The ombudsman for banking found in favour of consumers in only 24 percent of cases handled by his office last year. And if the case studies carried in the ombud’s latest annual report are anything to go by, some complainants are inclined to try their luck.

Fall for a con, pay the price

The complainant’s emails were intercepted by a fraudster, who contacted the complainant purporting to be a customer.

The fraudster informed the complainant that there had been a change in his banking details and instructed him to pay the funds into the new bank account.

The complainant duly paid the sum of R283 000-odd into the new account. Later, he realised he had been deceived and contacted his bank, as well as the beneficiary bank, to report the fraud.

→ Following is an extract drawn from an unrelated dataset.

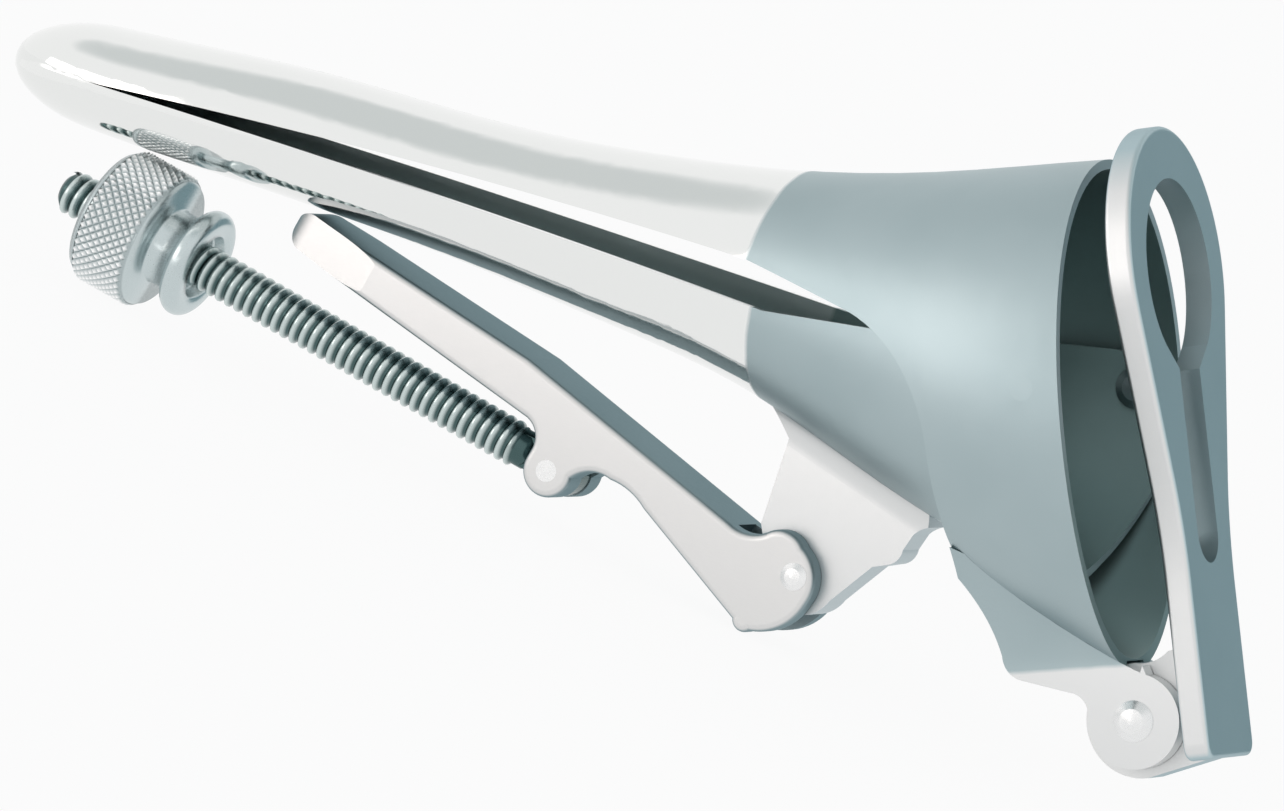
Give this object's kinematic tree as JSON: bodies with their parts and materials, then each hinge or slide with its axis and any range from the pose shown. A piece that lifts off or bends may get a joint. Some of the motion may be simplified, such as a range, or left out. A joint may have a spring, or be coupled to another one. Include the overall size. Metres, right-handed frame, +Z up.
{
  "type": "bivalve speculum",
  "caption": "Folded bivalve speculum: hinged duckbill blades, flared collar, keyhole plate, and a lever that carries a clamp screw with a knurled nut.",
  "frame": {"origin": "centre of the bounding box in plan, at its lowest level, where the folded instrument rests on the nut's wheel and the lever's heel", "axes": "+X from the blade tips to the mouth, +Y from the right side to the left side, +Z up; the blades slope down to the tips"},
  "size_m": [0.1874, 0.0478, 0.0801],
  "materials": {
    "valve_steel": "blades polished, collar satin",
    "satin_steel": "satin",
    "bright_steel": "fine satin, bright"
  },
  "bodies": {
    "upper": {"upper_valve": "valve_steel", "collar_lug": "bright_steel", "valve_hinge_rivet_left": "satin_steel", "valve_hinge_rivet_right": "satin_steel", "plate_pin": "bright_steel"},
    "lower": {"lower_valve": "valve_steel", "lower_lug": "bright_steel"},
    "lever": {"lever": "bright_steel", "lever_pin": "bright_steel", "screw_pin": "bright_steel"},
    "screw": {"screw": "bright_steel"},
    "nut": {"knurled_nut": "satin_steel"},
    "plate": {"keyhole_plate": "satin_steel"}
  },
  "joints": [
    {"name": "valve_hinge", "type": "hinge", "parent": "upper", "child": "lower", "pos_m": [0.05697, 0, 0.04657], "axis": [0, -1, 0], "range_deg": [0, 17]},
    {"name": "lever_hinge", "type": "hinge", "parent": "lower", "child": "lever", "pos_m": [0.03384, 0, 0.00947], "axis": [0, -1, 0], "range_deg": [0, 105]},
    {"name": "screw_hinge", "type": "hinge", "parent": "lever", "child": "screw", "pos_m": [-0.0021, 0, 0.00701], "axis": [0, -1, 0], "range_deg": [0, 87]},
    {"name": "nut_slide", "type": "slide", "parent": "screw", "child": "nut", "axis": [-0.9992, 0, 0.0392], "range_m": [-0.008, 0.001]},
    {"name": "plate_hinge", "type": "hinge", "parent": "upper", "child": "plate", "pos_m": [0.08212, 0, 0.01288], "axis": [0, 1, 0], "range_deg": [-3, 150]}
  ]
}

The complainant told the ombudsman’s office that he was informed by the bank consultant who assisted him that when the latter contacted the beneficiary bank, the funds were still in that account and that the account had been placed on hold.

The beneficiary bank denied advising the bank consultant that the funds were still in the account and claimed that the funds had been withdrawn by the time the fraud was reported.

The ombudsman’s office asked for a copy of the beneficiary bank’s statements, which confirmed that all the funds had been withdrawn from the account by the time the bank became aware of the fraud.

The ombudsman’s office found that, even if the bank consultant had misled the complainant into believing that the funds were still available at the beneficiary bank, it had not caused or contributed to the loss suffered by the complainant, as the funds had been withdrawn in full before the beneficiary bank was informed of the fraud. The office found that the complainant’s claim was against the beneficiary account holder, not the bank.

Reckless borrower alleged reckless lending

The complainant fell into arrears with a home loan held at his bank. His family members helped him to settle the account, which was then closed.

Subsequently, the complainant obtained three credit facilities with the same bank. He once again experienced financial difficulties, and his family again helped to settle the outstanding balances and close the accounts.

The complainant lodged a dispute with his bank, alleging that his bank granted the three credit facilities recklessly, being well aware of his poor payment history. He wanted his bank to repay the money paid by his family to settle the debt.

The bank advised that, prior to extending the credit facilities to the complainant, it had conducted an affordability assessment as required by the National Credit Act (NCA). The ombudsman’s office considered the information provided by the bank and concluded that there was no evidence to support a finding that the credit facilities had been granted recklessly by the bank.

The remedy provided by the NCA in instances of reckless lending is that a court or tribunal may set aside all or part of the consumer’s rights and obligations under the agreement. This remedy did not apply in this instance, as the finding was that the credit had not been granted recklessly, and in any event, as the accounts were settled and closed, there was no legal basis for recommending that the bank reimburse the complainant.

You won’t get away with unjust enrichment

The complainant applied for a home loan, which was granted in the amount of R335 000. Subsequently, an amount of R41 175 was credited to the account, which the complainant withdrew by making use of the access bond facility.

The bank later erroneously credited the account with a second sum of R41 175 and, again, the complainant used the funds. The bank, realising its error, reversed the erroneous payment, resulting in the loan exceeding the registered limit.

The complainant wanted the bank to write off the amount that was credited to the bond account in error.

The ombudsman says that while the bank could not simply debit the bond account without the account holder’s permission, he could not ignore the fact that the complainant received and used the funds that were credited to the bond account in error. Had the bank not reversed the credit, the complainant would have been unjustly enriched. If the bank were to re-credit the complainant’s account, he would be unjustly enriched and the bank would have a legal claim against him for return of the funds.